From South Texas neighborhoods that are still knee-deep in floodwater to the site of high-tech, supposedly weatherproof, homes being built in South Florida, forecasters say they are worried.

The worry is that Hurricane Bret's low-impact hit and new home building technology are sending the wrong message. The National Hurricane Center's Jerry Jarrell explains, "People may get the idea it's all talk and no show."

In Galveston, Texas, they're building $1 million homes not far from where 8,000 people died during the killer hurricane of 1900, reports CBS News Correspondent Byron Pitts.

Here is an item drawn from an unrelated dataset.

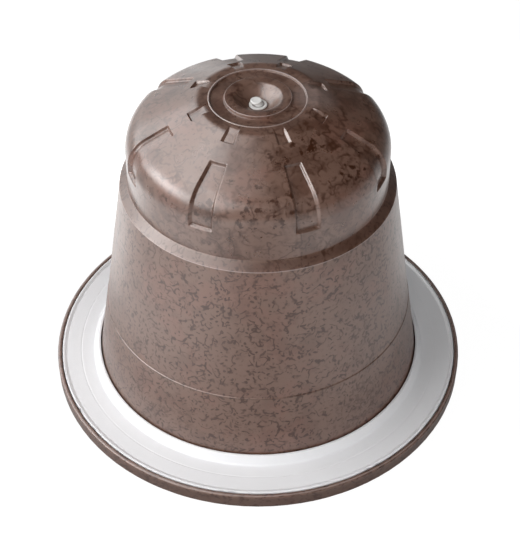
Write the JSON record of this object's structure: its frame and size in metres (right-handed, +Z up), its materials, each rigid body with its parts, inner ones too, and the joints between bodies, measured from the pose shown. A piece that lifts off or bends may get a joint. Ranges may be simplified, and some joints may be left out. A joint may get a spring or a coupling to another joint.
{
  "type": "coffee pod",
  "caption": "Single-serve coffee capsule with a flanged, tapered cup, a slotted dome, a white sealing ring on the flange and a sealed base.",
  "frame": {"origin": "centre of the underside, where the flange stands on a surface", "axes": "+Z up along the capsule's axis towards the dome, -Y towards the viewer, +X to the viewer's right"},
  "size_m": [0.037, 0.037, 0.0284],
  "materials": {
    "fibre_plastic": "brown plastic with dark plant fibre flecks, satin",
    "ring_plastic": "soft white plastic, satin",
    "nub_plastic": "white plastic, satin",
    "film": "plain off-white sealing film, matte"
  },
  "bodies": {
    "root": {"cup": "fibre_plastic", "sealing_ring": "ring_plastic", "gate_nub": "nub_plastic", "lid_film": "film"}
  },
  "joints": []
}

Meanwhile, experts at the National Hurricane Center say it's only a matter of when, not if, the coastal U.S. will be hit by another catastrophic hurricane. And they say this one may be costlier than the $40 billion spent on Hurricane Andrew in 1992, and deadlier than Galveston.

Lives were spared in South Texas this week because Bret did the most damage where the fewest people live. That's good fortune that's hard to count on.

In Deerfield Beach, Florida, the Federal government spent millions building "Disaster Resistant Communities," with homes that could withstand a Category 4 hurricane. New technology and tougher building codes have made homes safer, but even the experts say safer does not mean indestructible.

"As it stands today," notes North Carolina State University's Bo Kasal, "Mother Nature is still more powerful than our technology."